Since most of the communications will be done done using text, you should get proficient at typing and get good tools to help with it (eg. a good mechanical keyboard). You will write a lot of code, emails, documents, text chats.

The process of writing should encourage you to slow down, organize, and clarify your thoughts before sharing them with someone else.

When things get too complicated, don’t hesitate to switch to voice chat. After a voice chat, don’t forget to document what was discussed by updating a document, sending a follow up email, updating a ticket, or creating new tickets with new tasks.

Document everything in public places. Folks can look up the information they need to see how a project is going, how to perform a task, and also someone can quickly step in when a colleague is away.

Add your emergency contact in the Team page.

4.3.7. Well documented, small tasks based work

It feels flattering to be essential to the project. But that usually also means that project won’t make rapid progress without you.

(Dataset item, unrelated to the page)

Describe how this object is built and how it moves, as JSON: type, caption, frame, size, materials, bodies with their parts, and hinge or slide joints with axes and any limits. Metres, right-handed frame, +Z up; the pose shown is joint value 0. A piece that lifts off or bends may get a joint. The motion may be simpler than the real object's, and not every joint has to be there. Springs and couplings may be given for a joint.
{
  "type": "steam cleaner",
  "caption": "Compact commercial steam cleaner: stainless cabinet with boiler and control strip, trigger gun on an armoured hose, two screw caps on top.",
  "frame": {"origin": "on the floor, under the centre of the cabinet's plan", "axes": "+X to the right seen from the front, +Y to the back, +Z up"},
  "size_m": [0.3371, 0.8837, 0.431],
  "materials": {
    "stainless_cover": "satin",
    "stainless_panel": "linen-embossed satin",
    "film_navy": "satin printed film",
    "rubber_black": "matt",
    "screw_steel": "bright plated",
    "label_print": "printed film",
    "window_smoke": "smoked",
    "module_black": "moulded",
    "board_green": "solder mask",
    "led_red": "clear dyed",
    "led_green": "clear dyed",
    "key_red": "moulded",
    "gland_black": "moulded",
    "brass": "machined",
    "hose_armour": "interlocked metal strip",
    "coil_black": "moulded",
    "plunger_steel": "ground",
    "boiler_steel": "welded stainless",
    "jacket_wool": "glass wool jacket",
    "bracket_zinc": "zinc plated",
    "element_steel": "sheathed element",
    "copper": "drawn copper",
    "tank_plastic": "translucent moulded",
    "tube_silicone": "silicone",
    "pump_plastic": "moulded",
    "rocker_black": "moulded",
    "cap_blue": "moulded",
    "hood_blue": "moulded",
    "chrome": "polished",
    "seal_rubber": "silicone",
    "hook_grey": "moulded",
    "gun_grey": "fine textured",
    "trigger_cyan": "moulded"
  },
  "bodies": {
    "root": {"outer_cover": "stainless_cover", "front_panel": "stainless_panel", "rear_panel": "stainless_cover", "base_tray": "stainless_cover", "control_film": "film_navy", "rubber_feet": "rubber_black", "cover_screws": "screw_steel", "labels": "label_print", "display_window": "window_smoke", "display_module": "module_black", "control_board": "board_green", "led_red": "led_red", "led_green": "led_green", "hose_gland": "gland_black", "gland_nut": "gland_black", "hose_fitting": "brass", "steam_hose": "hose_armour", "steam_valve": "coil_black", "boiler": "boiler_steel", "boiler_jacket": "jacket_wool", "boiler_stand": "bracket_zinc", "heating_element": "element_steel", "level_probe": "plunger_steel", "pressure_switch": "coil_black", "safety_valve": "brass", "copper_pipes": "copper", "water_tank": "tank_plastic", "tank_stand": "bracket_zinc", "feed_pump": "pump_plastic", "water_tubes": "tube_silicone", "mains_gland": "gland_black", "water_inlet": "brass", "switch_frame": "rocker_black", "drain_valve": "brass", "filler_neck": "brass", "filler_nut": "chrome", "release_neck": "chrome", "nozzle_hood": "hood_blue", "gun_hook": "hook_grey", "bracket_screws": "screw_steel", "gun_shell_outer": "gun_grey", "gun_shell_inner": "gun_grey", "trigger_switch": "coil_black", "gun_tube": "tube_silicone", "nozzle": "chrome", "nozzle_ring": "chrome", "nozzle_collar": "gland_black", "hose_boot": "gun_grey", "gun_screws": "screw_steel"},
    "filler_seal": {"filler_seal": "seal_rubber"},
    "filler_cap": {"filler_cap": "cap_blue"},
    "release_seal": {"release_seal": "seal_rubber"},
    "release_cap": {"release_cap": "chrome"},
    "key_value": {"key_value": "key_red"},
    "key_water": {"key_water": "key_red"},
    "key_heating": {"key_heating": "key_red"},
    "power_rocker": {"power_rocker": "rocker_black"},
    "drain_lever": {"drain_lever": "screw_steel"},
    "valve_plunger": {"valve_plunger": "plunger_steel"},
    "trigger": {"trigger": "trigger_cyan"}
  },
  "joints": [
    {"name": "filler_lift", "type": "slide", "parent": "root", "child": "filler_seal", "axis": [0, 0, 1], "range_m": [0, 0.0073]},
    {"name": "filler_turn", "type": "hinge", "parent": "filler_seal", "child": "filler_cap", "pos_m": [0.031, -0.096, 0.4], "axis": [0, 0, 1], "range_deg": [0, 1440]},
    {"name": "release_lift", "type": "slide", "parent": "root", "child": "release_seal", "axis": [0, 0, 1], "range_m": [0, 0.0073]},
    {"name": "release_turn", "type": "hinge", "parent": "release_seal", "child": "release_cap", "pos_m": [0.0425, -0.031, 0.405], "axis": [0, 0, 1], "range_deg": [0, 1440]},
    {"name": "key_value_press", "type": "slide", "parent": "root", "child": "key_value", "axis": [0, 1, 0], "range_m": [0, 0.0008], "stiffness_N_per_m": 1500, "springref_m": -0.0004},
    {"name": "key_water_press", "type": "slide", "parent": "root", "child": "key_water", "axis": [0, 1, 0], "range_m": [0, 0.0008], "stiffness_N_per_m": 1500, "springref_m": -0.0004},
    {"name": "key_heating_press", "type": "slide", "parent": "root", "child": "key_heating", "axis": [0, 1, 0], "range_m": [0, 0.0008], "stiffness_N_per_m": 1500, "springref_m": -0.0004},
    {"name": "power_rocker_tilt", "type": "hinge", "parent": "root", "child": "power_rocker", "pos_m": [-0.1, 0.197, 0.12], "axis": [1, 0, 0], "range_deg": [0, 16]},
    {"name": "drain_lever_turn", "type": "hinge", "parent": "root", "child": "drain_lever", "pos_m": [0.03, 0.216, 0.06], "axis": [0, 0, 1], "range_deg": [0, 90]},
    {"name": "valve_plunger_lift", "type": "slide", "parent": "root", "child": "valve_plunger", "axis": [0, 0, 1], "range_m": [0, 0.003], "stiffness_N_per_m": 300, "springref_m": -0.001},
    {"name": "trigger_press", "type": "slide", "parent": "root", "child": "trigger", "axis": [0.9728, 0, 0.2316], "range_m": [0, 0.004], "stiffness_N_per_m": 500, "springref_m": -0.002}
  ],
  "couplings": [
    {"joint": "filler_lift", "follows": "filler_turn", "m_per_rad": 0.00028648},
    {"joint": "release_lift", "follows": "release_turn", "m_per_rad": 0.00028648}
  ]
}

This is not a good thing. Both for you and for the project. What happens if you want to take a (spontaneous) vacation or if you get sick? Or if some work gets delayed and overlaps with your great vacation, scheduled many months before.

If you are critical to the project, there’s no slack left for anything new or urgent. You can not prevent new or urgent things from showing up - and they will - you can count on it.

To handle this, break all of your work into small tasks as described in a previous section, and make sure each task is well documented so that it can be followed up at any time by another team member.

4.3.8. Tools

Make sure all development tools are on your laptop.

“Verba volant, scripta manent” (from the latin: ‘spoken words fly away, written words remain’) As the main communication is done using text, you can keep track of all past conversations. Configure your instant messaging client to keep logs of all previous conversations, and archive your emails instead of deleting them.

Buy a good headset and microphone.

Any expenses required for acquiring work related equipment (like laptop, peripherals, desk, etc) will be covered by the company.